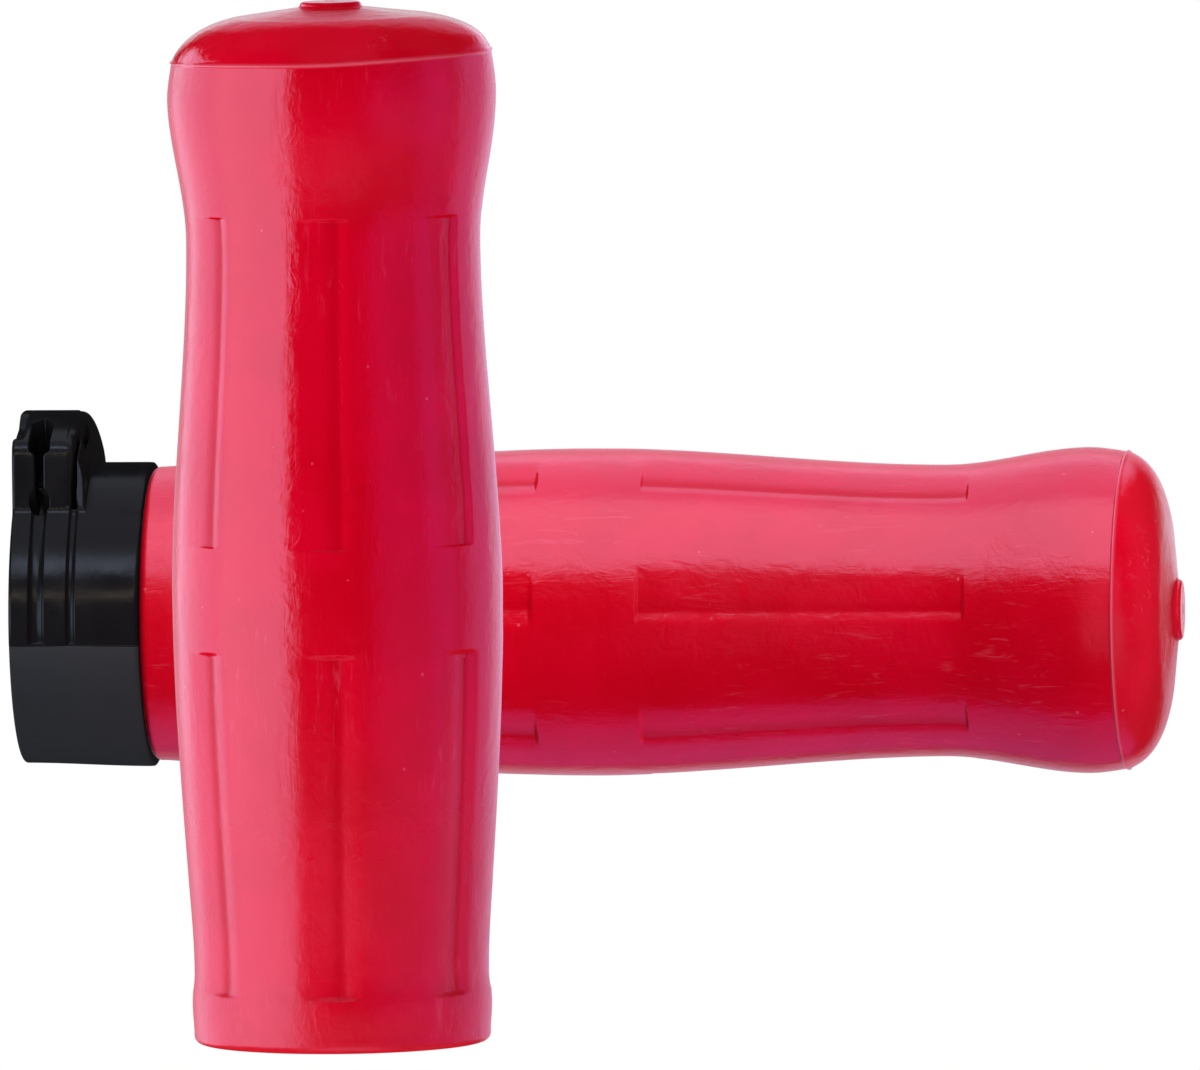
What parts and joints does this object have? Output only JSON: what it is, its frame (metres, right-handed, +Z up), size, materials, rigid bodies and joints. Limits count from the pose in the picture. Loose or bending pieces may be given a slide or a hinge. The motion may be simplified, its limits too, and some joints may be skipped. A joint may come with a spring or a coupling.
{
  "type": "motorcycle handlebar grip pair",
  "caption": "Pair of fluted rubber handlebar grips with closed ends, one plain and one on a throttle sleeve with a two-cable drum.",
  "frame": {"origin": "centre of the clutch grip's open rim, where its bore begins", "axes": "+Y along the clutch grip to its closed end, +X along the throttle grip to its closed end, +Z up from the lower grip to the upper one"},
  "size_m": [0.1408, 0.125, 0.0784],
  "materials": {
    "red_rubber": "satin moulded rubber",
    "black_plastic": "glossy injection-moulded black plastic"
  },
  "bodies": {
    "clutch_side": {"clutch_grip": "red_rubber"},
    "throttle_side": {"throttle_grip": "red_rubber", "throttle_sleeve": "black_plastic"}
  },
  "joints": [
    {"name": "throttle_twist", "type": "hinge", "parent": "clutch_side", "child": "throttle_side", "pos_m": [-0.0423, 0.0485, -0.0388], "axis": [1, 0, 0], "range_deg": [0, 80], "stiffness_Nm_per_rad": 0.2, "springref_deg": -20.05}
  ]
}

--------------------

- [GIVEN EXERCISE] Make an exact copy of the listing, including every line.

- [RESPONSE BELOW]
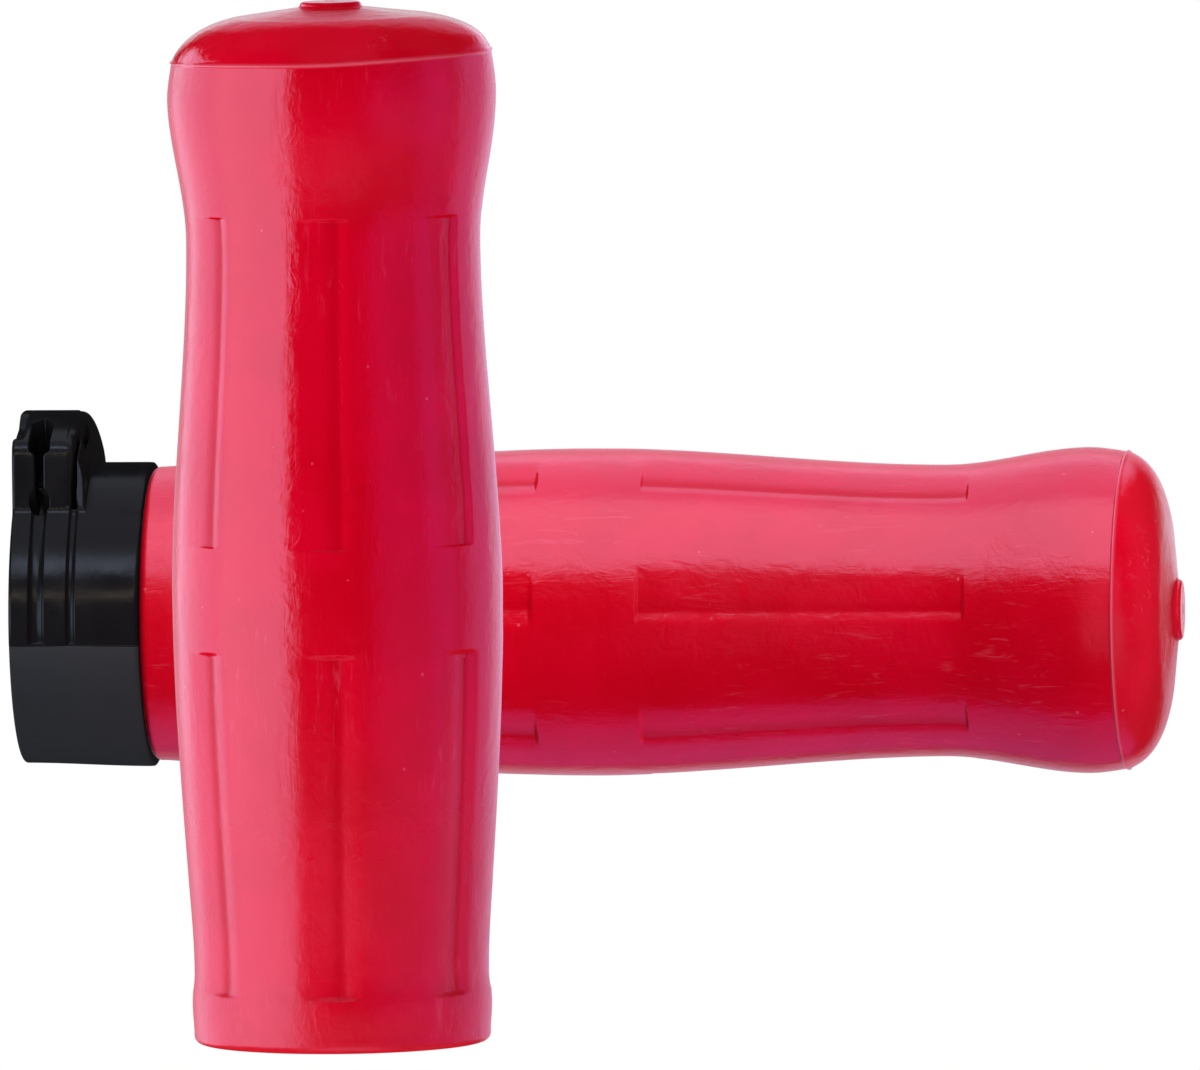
What parts and joints does this object have? Output only JSON: what it is, its frame (metres, right-handed, +Z up), size, materials, rigid bodies and joints. Limits count from the pose in the picture. Loose or bending pieces may be given a slide or a hinge. The motion may be simplified, its limits too, and some joints may be skipped. A joint may come with a spring or a coupling.
{
  "type": "motorcycle handlebar grip pair",
  "caption": "Pair of fluted rubber handlebar grips with closed ends, one plain and one on a throttle sleeve with a two-cable drum.",
  "frame": {"origin": "centre of the clutch grip's open rim, where its bore begins", "axes": "+Y along the clutch grip to its closed end, +X along the throttle grip to its closed end, +Z up from the lower grip to the upper one"},
  "size_m": [0.1408, 0.125, 0.0784],
  "materials": {
    "red_rubber": "satin moulded rubber",
    "black_plastic": "glossy injection-moulded black plastic"
  },
  "bodies": {
    "clutch_side": {"clutch_grip": "red_rubber"},
    "throttle_side": {"throttle_grip": "red_rubber", "throttle_sleeve": "black_plastic"}
  },
  "joints": [
    {"name": "throttle_twist", "type": "hinge", "parent": "clutch_side", "child": "throttle_side", "pos_m": [-0.0423, 0.0485, -0.0388], "axis": [1, 0, 0], "range_deg": [0, 80], "stiffness_Nm_per_rad": 0.2, "springref_deg": -20.05}
  ]
}